Lamont is hardly a "fringe" candidate nor was he influenced by the "fringe" element of the party. Lieberman was out of touch with the voters in his state and with the Democratic party in general. The fact that we have people like Karl Rove
calling up to offer help with his campaign speaks volumes.
On pretty much every issue Lieberman is out of touch with his constituents and with his party, and on top of that he is a sore loser - he refuses to accept the outcome of the primary insisting that he knows best, Democracy be damned.
QUOTE(Christopher)
The mood of the country is more conservative.
Hmmm, what polls have you been looking at lately? People disapprove of Iraq, they disapprove of Bush, they disapprove of the job congress is doing, they disapprove of the one issue Bush decided to veto, I could keep going. It is exactly the opposite.
QUOTE(Macura)
If the Democrats are pulled further leftward I see the Republican party benefiting the most from such a change.
That's highly doubtful. We already have some evidence to prove it too. If you look at the top election handicappers they have the Republican incumbents fighting very hard for all of their seats in this election cycle. As the Democrats have decided to be more and more forceful in their opposition to the GOP their support has grown amongst the base and they've started turning more people out to elections and raising unprecedented amounts of money.
QUOTE(Amlord)
Other Democratic big wigs are avoiding revisiting their decision to approve the war. Senator Clinton is doing the Texas two step by publicly taking Don Rumsfeld to task for his planning and execution of the war, while avoiding saying that she made the wrong decision.

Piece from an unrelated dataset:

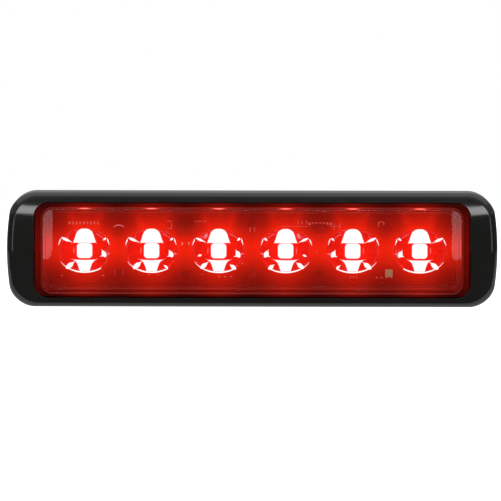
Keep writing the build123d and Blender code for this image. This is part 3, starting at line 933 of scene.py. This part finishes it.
# mounting screws: domed head with a cross recess, and a rolled thread that runs out at the point
screws = room("mounting_screws")
screwShape = {
    "head": 5.4, "headHigh": 2.0, "headRim": 0.9, "headEdge": 0.12,
    "dome": ((1.45, 0.9), (1.8, 0.7), (2.0, 0.4)),  # height above the underside, and share of the width
    "neck": 2.5, "tip": 0.3, "core": 2.15, "thread": 2.9, "ridge": 0.62, "pitch": 1.25, "turns": 8,
    "start": -0.8, "shankEnd": -9.8, "cross": 3.0, "crossWide": 0.72, "crossDeep": 1.1,
    "crossTaper": 0.6, "threadTaper": 0.88,
}


def makeScrews(s):
    head, tip = screws["front"] - s["headHigh"], screws["rear"]
    shank = disc("screwShank", 0, tip, 0, s["tip"], s["tip"], 32)
    at, wide = tip, s["tip"]
    steps = [(s["shankEnd"], s["core"]), (-0.1, s["core"]), (0.0, s["neck"]), (head, s["neck"])]
    steps += [(head + 0.01, s["head"]), (head + s["headRim"], s["head"])]
    steps += [(head + high, s["head"] * share) for high, share in s["dome"]]
    for reach, across in steps:
        extrudeFace(reach - at)
        resize(across / wide, 1, across / wide, 0, reach, 0)
        at, wide = reach, across
    choose("EDGE", lambda x, f, z: abs(f - head) < 0.02 and x * x + z * z > 4, sharp=50)
    roundEdges(s["headEdge"], 2)
    closeMesh(angle=40)
    for long, high in ((s["cross"], s["crossWide"]), (s["crossWide"], s["cross"])):
        tool = rectangle("crossTool", 0, screws["front"] + 0.3, 0, long, high)
        extrudeFace(-s["crossDeep"] - 0.3)
        resize(s["crossTaper"], 1, s["crossTaper"], 0, screws["front"] - s["crossDeep"], 0)
        closeMesh()
        cutAway(shank, tool)

    # the thread is a four-sided ridge wound round the core
    deselectAll()
    bpy.ops.mesh.primitive_circle_add(
        vertices=4, radius=mm / 2, fill_type="NOTHING", location=spot(s["core"] / 2, s["start"], 0)
    )
    ridge = openNew("screwThread")
    resize(s["thread"] - s["core"], s["ridge"], 1, s["core"] / 2, s["start"], 0)
    deselectAll()
    ridge.select_set(True)
    bpy.context.view_layer.objects.active = ridge
    wind = ridge.modifiers.new("wind", "SCREW")
    wind.axis, wind.angle, wind.screw_offset, wind.iterations = "Y", 2 * math.pi, s["pitch"] * mm, s["turns"]
    wind.steps = wind.render_steps = 24
    bpy.ops.object.modifier_apply(modifier="wind")
    bpy.ops.object.mode_set(mode="EDIT")
    last = s["start"] - s["turns"] * s["pitch"]
    for end in (s["start"], last):
        choose("EDGE", lambda x, f, z: abs(f - end) < 0.6 and abs(z) < 0.001, edgeOfSheet=True)
        bpy.ops.mesh.edge_face_add()
    for step in range(1, 6):
        choose("VERT", lambda x, f, z: f < last + s["pitch"] * (1 - step / 6))
        resize(s["threadTaper"], 1, s["threadTaper"], 0, last, 0)
    closeMesh(angle=40)
    screw = joinParts([shank, ridge], "mountingScrew")
    half = (screws["length"] - s["head"]) / 2
    pair = [copyPart(screw, "screwLeft", x=-half), copyPart(screw, "screwRight", x=half)]
    bpy.data.objects.remove(screw)
    pair = joinParts(pair, "mountingScrewPair")
    return dress(pair, screwSteel, "lamp_body", ["mounting_screws"])


makeScrews(screwShape)
print("screws made")

# Pale ticks and pads printed on the board, in plain rows beside the parts they belong to, lit by red LED
# light painted as emission.
# Each row is x and z from its part's centre, a tick's length and height, how many, and their step.
board = room("circuit_board")
boardTicks = {
    "driver_chip": [
        (-1.9, 1.8, 0.28, 1.1, 4, 1.27), (-4.3, 1.8, 1.4, 0.2, 1, 0), (-3.7, 0.5, 0.2, 1.6, 1, 0),
        (-4.4, -0.1, 1.2, 0.2, 1, 0), (2.4, 1.8, 0.9, 0.2, 3, 1.3),
    ],
    "input_diode": [
        (-2.5, 1.2, 0.6, 0.7, 7, 0.95), (4.1, 0.5, 0.2, 1.8, 2, 1.5), (-2.5, 0.5, 16.0, 0.13, 1, 0),
        (-5.5, 1.6, 0.25, 0.9, 3, 1.1), (-0.5, -6.4, 0.35, 0.35, 1, 0),
    ],
    "led_package_1": [
        (-4.3, 6.8, 0.5, 0.75, 9, 0.95), (7.9, -6.4, 0.3, 1.1, 2, 1.9), (-6.3, -7.2, 0.4, 0.3, 1, 0),
        (4.7, -7.2, 0.6, 0.3, 1, 0),
    ],
    "led_package_2": [(-6.4, 1.7, 0.3, 0.3, 2, 1.1), (-0.8, -7.0, 0.3, 0.3, 2, 2.4)],
    "led_package_3": [
        (8.3, 5.4, 0.2, 1.9, 2, 1.2), (8.9, 6.4, 1.2, 0.2, 1, 0), (0.1, -7.4, 0.5, 0.35, 3, 1.6),
        (-4.5, -6.8, 0.3, 0.3, 1, 0), (6.3, -3.9, 0.4, 0.4, 1, 0),
    ],
    "led_package_4": [
        (-0.5, 2.6, 0.3, 0.3, 2, 1.3), (0.7, -0.7, 1.2, 0.22, 1, 0), (0.1, 1.7, 0.35, 0.3, 3, 0.9),
    ],
    "led_package_5": [
        (7.0, 6.6, 0.22, 1.3, 2, 1.4), (7.7, 7.2, 1.2, 0.2, 1, 0), (-0.4, -7.5, 0.25, 0.6, 3, 0.8),
        (6.6, -7.6, 0.4, 0.3, 4, 1.3),
    ],
}
tickShape = {"sunk": 0.02, "thick": 0.06, "corner": 0.06}


def makeTicks(ticks):
    parts = []
    for node, rows in ticks.items():
        beside = room(node)
        for x, z, length, height, count, step in rows:
            for number in range(count):
                at = beside["x"] + x + number * step
                level = board["front"] - tickShape["sunk"]
                parts.append(rectangle("tick", at, level, beside["z"] + z, length, height))
                roundCorners(tickShape["corner"], 2)
                bpy.ops.mesh.select_mode(type="FACE")
                bpy.ops.mesh.select_all(action="SELECT")
                extrudeFace(tickShape["thick"])
                closeMesh()
    return dress(joinParts(parts, "boardPrint"), boardPrint, "lamp_body")


boardPrint = litPlastic("boardPrint", (0.85, 0.1, 0.075), 0.72, 1.0)
makeTicks(boardTicks)

# a painted highlight on the rim of the left board screw, as a thin glowing arc
boardScrews = room("board_screws")
glintShape = {
    "headRadius": 1.9, "z": boardScrews["z"], "length": 3.7, "height": 3.7, "thick": 0.22,
    "from": 40, "to": 140, "proud": 0.06,
}
glint = makeCrescent(glintShape["headRadius"] - boardScrews["length"] / 2, glintShape, sparkPink, sparkPink)
glint.name = glint.data.name = "screwGlint"
bpy.context.view_layer.objects.active = glint
bpy.ops.object.mode_set(mode="EDIT")
bpy.ops.mesh.select_all(action="SELECT")
move(forward=boardScrews["front"] - sparkShapes["level"] - sparkShapes["thick"] + glintShape["proud"])
deselectAll()
dress(glint, None, "lamp_body")
print("board marks made")

# nodes that keep their CAD shape
domeSilicone = litPlastic("domeSilicone", (1.0, 0.35, 0.35), 1.2)
carried = {
    "mounting_gasket": gasketFoam, "base_housing": basePlastic, "lens_seal": sealRubber,
    "heat_spreader": spreaderMetal, "thermal_pad": padSilicone, "circuit_board": boardLaminate,
    "screw_washers": washerFibre, "board_screws": boardScrewSteel, "cable_gland": glandRubber,
    "driver_chip": chipPlastic, "input_diode": chipPlastic, "capacitors": partCeramic,
    "resistors": chipPlastic,
}
for number in range(1, 7):
    carried[f"led_package_{number}"] = ledCeramic
    carried[f"led_dome_{number}"] = domeSilicone
for name, material in carried.items():
    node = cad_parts[name]
    node.data.materials.clear()
    node.data.materials.append(material)


studio = {
    "floor": -200.0, "floorFront": -300.0, "floorBack": 3500.0, "floorWidth": 5000.0,
    "floorGlow": 0.3, "glowFade": (0.5, 0.62),
    "distance": 1200.0, "elevation": 3.9, "lens": 324.0, "roll": -0.12, "aim": (-0.61, 7, -0.48),
    "sideBoxX": 430.0, "sideBoxTurn": 22,
    "skyAbove": (0.2, 0.3, 0.0, 0.42), "skyBehind": (0.1, 0.5, 0.03, 0.26),
}


def softBox(name, x, forward, z, length, height, power, turn):
    turned = [math.radians(angle) for angle in turn]
    bpy.ops.object.light_add(type="AREA", location=spot(x, forward, z), rotation=turned)
    lamp = bpy.context.object
    lamp.name = lamp.data.name = name
    lamp.data.shape, lamp.data.size, lamp.data.size_y = "RECTANGLE", length * mm, height * mm
    lamp.data.energy = power


deselectAll()
middle = (studio["floorFront"] + studio["floorBack"]) / 2
bpy.ops.mesh.primitive_plane_add(size=1, location=spot(0, -middle, studio["floor"]))
floor = openNew("studioFloor")
bpy.ops.transform.resize(
    value=(studio["floorWidth"] * mm, (studio["floorBack"] - studio["floorFront"]) * mm, 1),
    center_override=spot(0, -middle, studio["floor"]),
)
deselectAll()
paleFloor, tree, shader, place = startMaterial("paleFloor")
shader.inputs["Base Color"].default_value = (0.9, 0.9, 0.89, 1)
shader.inputs["Roughness"].default_value = 0.8
shader.inputs["Emission Color"].default_value = (1, 1, 1, 1)
seen = addNode(tree, "ShaderNodeLightPath").outputs["Is Camera Ray"]
ahead = product(tree, addNode(tree, "ShaderNodeSeparateXYZ", {"Vector": place}).outputs["Y"], -1.0)
near = remap(tree, ahead, *studio["glowFade"], studio["floorGlow"], 0.0)
tree.links.new(sums(tree, "ADD", seen, near), shader.inputs["Emission Strength"])
floor.data.materials.append(paleFloor)

softBox("topSoftBox", x=0, forward=100, z=900, length=2000, height=1400, power=6.5, turn=(0, 0, 0))
softBox("frontSoftBox", x=0, forward=1500, z=272, length=700, height=80, power=1.2, turn=(84, 0, 0))
for side in (-1, 1):
    x, turn = side * studio["sideBoxX"], (90, 0, side * studio["sideBoxTurn"])
    softBox("sideSoftBox", x, forward=1000, z=52, length=340, height=256, power=0.4, turn=turn)

world = bpy.data.worlds.new("studioWorld")
bpy.context.scene.world = world
world.use_nodes = True
tree = world.node_tree
tree.nodes.clear()
# white behind the lamp for the camera; for the lamp, pale above and behind, and dark in front
path = addNode(tree, "ShaderNodeLightPath").outputs["Is Camera Ray"]
toward = addNode(tree, "ShaderNodeTexCoord").outputs["Generated"]
way = addNode(tree, "ShaderNodeSeparateXYZ", {"Vector": toward}).outputs
above = remap(tree, way["Z"], *studio["skyAbove"])
behind = remap(tree, way["Y"], *studio["skyBehind"])
level = sums(tree, "MAXIMUM", above, behind)
bright = addNode(tree, "ShaderNodeBackground", {"Color": (1, 1, 1, 1), "Strength": 1.0})
dim = addNode(tree, "ShaderNodeBackground", {"Color": (0.95, 0.97, 1, 1), "Strength": level})
mix = addNode(tree, "ShaderNodeMixShader", {0: path, 1: dim.outputs[0], 2: bright.outputs[0]})
addNode(tree, "ShaderNodeOutputWorld", {"Surface": mix.outputs[0]})

up = math.radians(studio["elevation"])
aim = spot(*studio["aim"])
away = studio["distance"] * mm
bpy.ops.object.camera_add(
    location=(aim[0], aim[1] - away * math.cos(up), aim[2] + away * math.sin(up)),
    rotation=(math.pi / 2 - up, math.radians(studio["roll"]), 0),
)
camera = bpy.context.object
camera.data.lens, camera.data.sensor_width = studio["lens"], 36
camera.data.clip_start, camera.data.clip_end = 0.01, 20
bpy.context.scene.camera = camera
bpy.context.scene.view_settings.view_transform = "Standard"
print("studio ready")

Wrong - aside from Hillary the rest of the party is pretty unified here.
QUOTE(Amlord)
The number of voters yesterday was about 270,000
That was also almost 50% of eligible voters which is absolutely unheard of for a primary election, and usually even a general election. What that says is that voters in CT at least (and we are seeing evidence this is national) are charged up to turn out and kick people out.
QUOTE(Amlord)
The Democrats have momentum due to anti-war sentiments.

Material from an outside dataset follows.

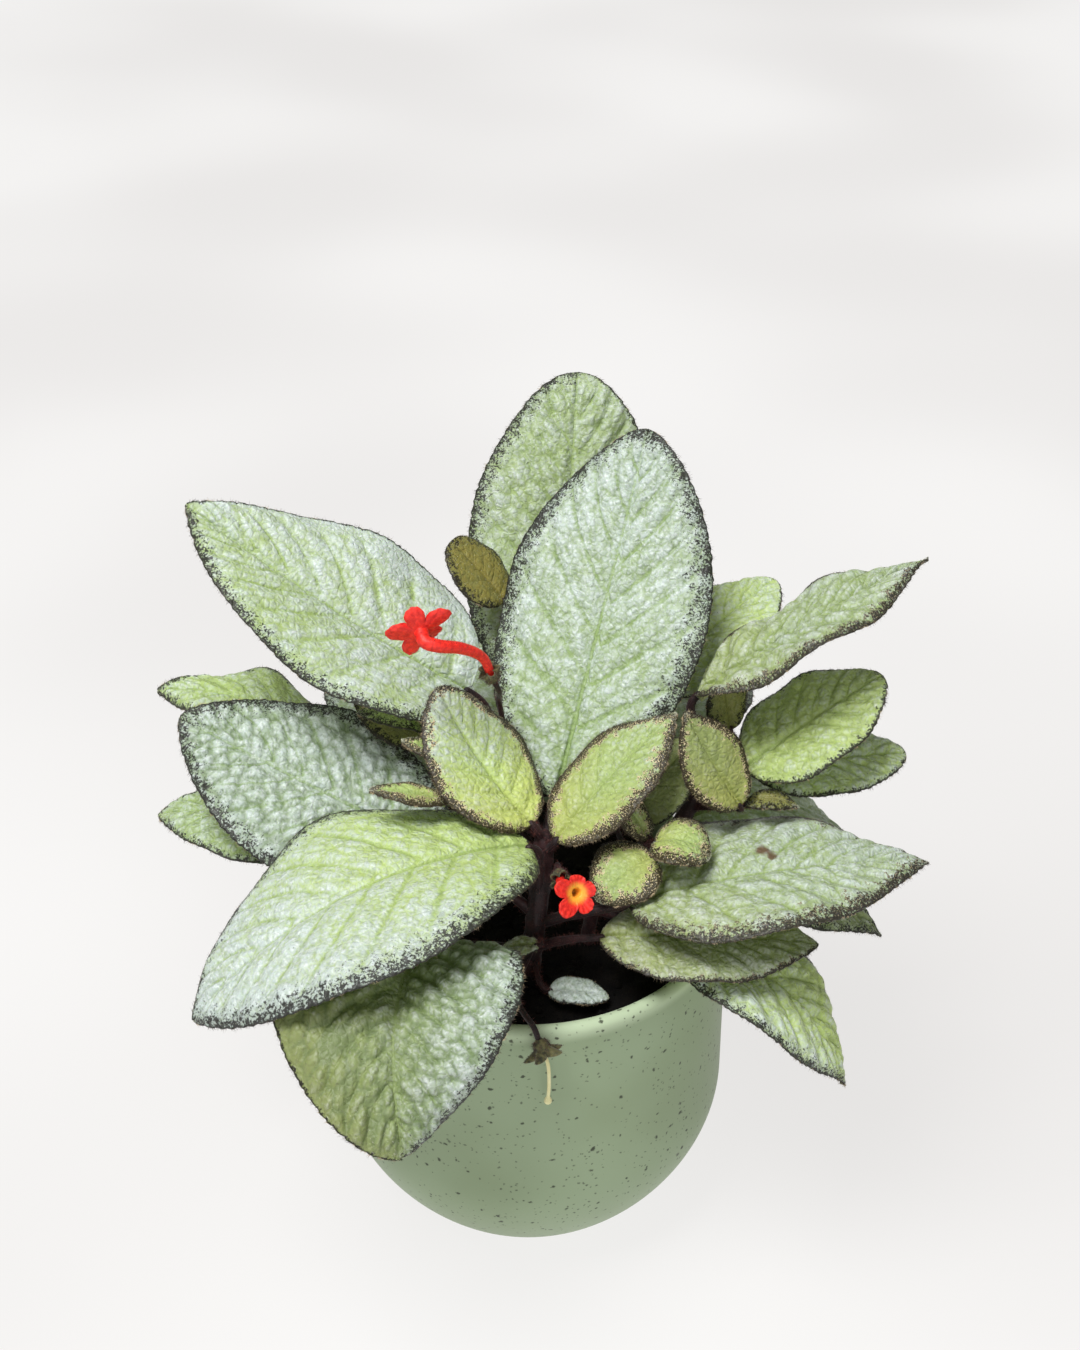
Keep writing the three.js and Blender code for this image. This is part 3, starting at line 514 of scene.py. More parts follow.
# Each leaf: its stem and how far up it the stalk leaves, its size, where the blade starts, the midrib's
# heading, its climb there and at the end, the blade's length and width, and what it changes.
leafKeys = ("stem", "joint", "size", "base", "heading", "climb", "end", "length", "width")
leafRows = {
    "top_back": ("back", 0.97, "large", (8, 34, 151), 84, 41, 58, 103, 61, dict(fold=8, roll=-8, point=0.5,
        silver=(0.5, 0.6, 0), warm=0.35, dark=(0.06, 0), border=(1.5, 0.4), lines=0.6, relief=1.2)),
    "tall": ("main", 0.97, "large", (8, 0, 143), 71, 42, 58, 110, 63, dict(sweep=-7, peak=0.5, point=0.62,
        silver=(0.5, 1, 0), warm=0.2, border=(1.7, 1.9), lines=0.75, relief=0.9)),
    # upper_left's strong silver is partly a painted highlight
    "upper_left": ("back", 0.85, "large", (-17, 23, 164), 177, 33, 33, 96, 57, dict(sweep=-17, fold=25,
        roll=19, peak=0.37, point=0.8, silver=(0.9, 0.65, 0.2), warm=0.6, border=(1.1, 0.15), relief=0.7)),
    "left": ("main", 0.6, "large", (-24, -12, 134), 161, 17, 21, 84, 54, dict(roll=23, point=0.7,
        silver=(0.95, 0.85, 0), warm=0.05, border=(1.4, 1.7), lines=0.8, relief=2, quilt=0.25,
        sweptCells=0.2, cell=5.4)),
    "front_left": ("main", 0.7, "large", (1, -20, 141), 210, 23, -52, 109, 69, dict(sweep=-11, roll=-3,
        peak=0.48, point=0.75, silver=(0.1, 1.4, -0.2), warm=0.85, border=(1.9, 1.3), lines=0.8,
        relief=0.7)),
    # hanging_left's olive dark and lost silver to the right partly paint the shade on that half
    "hanging_left": ("main", 0.4, "large", (-23.5, -37, 120.5), 242, 40, -68, 76, 65, dict(sweep=46,
        fold=20, roll=-3.5, peak=0.41, point=0.67, silver=(0.25, 0.4, -0.5), warm=0, dark=(0.2, 0.2),
        border=(1.1, 0.3), lines=0.6, relief=1.9, quilt=0.6, wave=2, cell=4.8)),
    "right_front": ("main", 0.55, "large", (28, -28, 128), 5, 17, -8, 85, 56, dict(sweep=3, fold=15, roll=4,
        peak=0.38, point=0.85, silver=(0.5, 0.9, 0), warm=0.4, dark=(0.05, 0), border=(1, 1.7), fuzz=0.35,
        relief=0.9, spots=((0.463, -0.28, 2.3), (0.49, -0.2, 1.9)))),
    "right_under": ("main", 0.42, "medium", (20, -33, 120), -4, 6, -4, 60, 36, dict(point=0.7,
        silver=(0.5, 0.6, 0), dark=(0.25, 0), border=(0.5, 0.5), fuzz=0.35)),
    "hanging_right": ("front", 0.5, "large", (38, -24, 114), -28, 11, -80, 75, 42, dict(sweep=14, roll=5,
        silver=(0.4, 0.4, 0.35), warm=1, border=(0.8, 0.8))),
    "right_low": ("right", 0.42, "medium", (40, 4, 112), 0, 14, -42, 70, 36, dict(sweep=-16,
        silver=(0.5, 0.5, 0), dark=(0.2, 0))),
    "right_upper": ("right", 0.97, "large", (48, 15, 168), 6, 40, 15, 76, 34, dict(sweep=17, fold=14,
        roll=8, point=0.9, silver=(0.45, 0.6, 0), warm=0.3, dark=(0.1, 0), border=(0.5, 1.1), fuzz=0.35,
        wave=1.6)),
    # back_green's full warm partly paints light over the shadow it lies in
    "back_green": ("right", 0.92, "medium", (35, 28, 159), 45, 28, 15, 55, 37, dict(sweep=-10, point=0.55,
        silver=(0.45, 0.5, 0), warm=1, border=(0.2, 0.2))),
    "right_oval": ("right", 0.8, "medium", (62, 8, 147), 19, 35, 24, 48, 36, dict(roll=-5, point=0.5,
        silver=(0.2, 0.3, 0), warm=0.8, dark=(0.08, 0), border=(0.5, 0.5), wave=1.5)),
    # right_oval_under's full warm partly paints light over the shade under right_oval
    "right_oval_under": ("right", 0.7, "medium", (65, 16, 141), 6, 7, 0, 46, 28, dict(roll=-10, point=0.5,
        silver=(0.5, 0.6, 0), warm=1, border=(0.4, 0.4))),
    "olive": ("back", 0.99, "small", (-7, 50, 178), 158, 50, 40, 24, 25, dict(point=0.45,
        silver=(-0.4, -0.4, 0), warm=0.4, dark=(0.85, 0))),
    "left_back": ("back", 0.6, "medium", (-59, 30, 140), 164, 38, -11, 56, 32, dict(sweep=10,
        silver=(0.2, 0.5, 0), warm=0.7, border=(0.6, 0.6), wave=2.5)),
    "left_low": ("back", 0.42, "medium", (-58, 5, 120), 163, 30, -18, 54, 38, dict(sweep=13, point=0.8,
        silver=(0.5, 0.5, 0), warm=0.4, border=(0.6, 0.6))),
    # dark_back's olive dark and missing silver partly paint the shade it lies in
    "dark_back": ("back", 0.8, "small", (-24, 16, 150), 155, 25, 20, 34, 24, dict(silver=(0, 0, 0),
        dark=(0.6, 0))),
    "small_curled": ("main", 0.9, "small", (-26, 9, 160), 169, 35, -20, 24, 12, dict(bow=0,
        silver=(0.1, 0.1, 0), warm=0.8)),
    "young_left": ("main", 0.99, "medium", (1.5, -13.5, 144), 148, 33, 52, 47, 34, dict(sweep=-16,
        point=0.7, silver=(0.05, 0.9, 0), warm=1, fuzz=1, lines=0.6, relief=0.8, cell=2.4, hairs=2.4)),
    "young_right": ("main", 0.93, "medium", (8, -17, 141), 36, 42, 29, 49, 30, dict(sweep=-7, point=0.8,
        silver=(0, 0.45, 0), warm=0.55, dark=(0.08, 0), border=(1.4, 1.4), fuzz=1, lines=0.5, relief=0.8,
        cell=2.4, hairs=2.4)),
    "underside": ("front", 0.9, "small", (27, 3, 134), 19, 46, 44, 30, 26, dict(roll=-10, point=0.6,
        silver=(0.1, 0.2, 0), dark=(0.35, 0), border=(0.2, 0.2))),
    "hairy_curved": ("right", 0.85, "small", (60, -5, 144), 172, 58, 64, 35, 20, dict(roll=50,
        silver=(0.1, 0.1, 0), warm=0.5, dark=(0.3, 0), border=(0.8, 0.8), fuzz=1, cell=1.8, hairs=2.5)),
    "olive_right": ("right", 0.99, "small", (59, 20, 153), 135, 74, 78, 19, 15, dict(roll=10,
        silver=(-0.2, -0.2, 0), dark=(0.6, 0))),
    "brown_small": ("right", 0.75, "small", (62, 0, 141), -10, 40, -35, 16, 10, dict(silver=(-0.2, -0.2, 0),
        dark=(0.7, 0))),
    "small_hairy": ("main", 0.99, "small", (-22, -14, 153), 190, 25, 5, 22, 11, dict(bow=0.15,
        silver=(0, 0.1, 0), warm=0.75, fuzz=1, cell=1.8, hairs=2)),
    "small_top": ("main", 0.99, "small", (-19, -1, 156), 183, 40, 14, 18, 11, dict(bow=0.05,
        silver=(0, 0.1, 0), warm=0.9, fuzz=1, cell=1.8, hairs=2)),
    "baby_triangle": ("front", 0.96, "small", (34, -13, 139), 150, 45, 55, 16, 12, dict(
        silver=(0.1, 0.2, 0), warm=0.5, border=(1.2, 1.2), fuzz=1, cell=1.8, hairs=2)),
    "baby_round": ("front", 0.98, "small", (35, -18, 141), -18, 45, -50, 18, 21, dict(point=0.5,
        silver=(0, 0.1, 0), warm=0.65, border=(1.5, 1.5), fuzz=1, lines=0.3, cell=1.8, hairs=2.5)),
    "baby_heart": ("front", 0.9, "small", (35, -20, 138), 212, 8, -55, 21, 22, dict(roll=8, point=0.6,
        silver=(0, 0.1, 0), warm=0.6, dark=(0.08, 0), border=(1.6, 1.6), fuzz=1, lines=0.3, cell=1.8,
        hairs=2.5)),
    "on_soil": ("main", 0.38, "small", (6, -37, 104), -8, 14, -18, 17, 11, dict(point=0.5,
        silver=(1.1, 1.3, 0), warm=0, border=(0.2, 0.2), lines=0.1)),
    "inner_small": ("main", 0.5, "small", (3, -33, 117), 185, 10, -20, 10, 8, dict(point=0.5,
        silver=(0.5, 0.5, 0), dark=(0.2, 0), border=(0, 0))),
    "back_left": ("back", 0.6, "medium", (-22, 40, 122), 117, 22, -25, 82, 52, dict(point=0.75,
        silver=(0.6, 0.8, 0))),
    "back_middle": ("back", 0.7, "medium", (2, 44, 128), 90, 22, -30, 88, 58, dict(point=0.75,
        silver=(0.5, 0.85, 0))),
    "back_right": ("back", 0.65, "medium", (28, 42, 124), 62, 20, -30, 82, 52, dict(point=0.75,
        silver=(0.6, 0.8, 0))),
    "back_hanging": ("back", 0.45, "medium", (-24, 32, 114), 147, 15, -65, 76, 46, dict(
        silver=(0.4, 0.6, 0))),
    "back_low_right": ("right", 0.45, "medium", (48, 22, 118), 24, 12, -66, 72, 42, dict(
        silver=(0.4, 0.6, 0))),
    "back_small": ("back", 0.9, "medium", (16, 46, 146), 72, 35, 0, 54, 36, dict(silver=(0.3, 0.4, 0),
        warm=0.5)),
}
leaves = {name: {**leafDefaults, **dict(zip(leafKeys, row)), **row[-1]} for name, row in leafRows.items()}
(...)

Its about a lot more than being anti-Iraq.
QUOTE(Amlord)
As nighttimer (via Pat Buchanan) points out: Joe Lieberman is a liberal in every sense of the word. He is also a staunch pro-Iraq war liberal (one of the few).
Are you serious? Lieberman is about as far from Liberal as one can get. For now you can call him a democrat but he is most certainly not liberal. You'd have to be coming from extremely far right to even begin to think that.
QUOTE(Amlord)
I find it funny that Lieberman (now Independent Democrat Lieberman) is (and has been) criticizing the polarized politics of the country where support of Bush on one issue (out of a great many that Lieberman opposes the President's policies) makes him persona non grata among some Democrats. Now that he has lost the Democratic primary, the "rally around the 'D' " mindset hardens and bigtime Democrats feel obligated to support Lamont over their (former?) political ally Lieberman. How quickly some forget that this man was selected the Vice Presidential nominee in 2000.
Lieberman has consistently provided bipartisan cover for Bush and his policies, it isn't even so much the war as the fact that he never misses a chance to talk trash about his party. I think that in 2004 he appeared something like 24 times on FoxNews pundit programs and he scaled that down in 2005 and 2006.
And what about a primary is not clear here? Voters select the person they want to run for their party, and that person runs. That is the way it has been in the past and that is the way it should be in the future. That is why we have primary elections. Some states have even passed "sore loser" laws which prohibit the losers of a primary to run in the general election.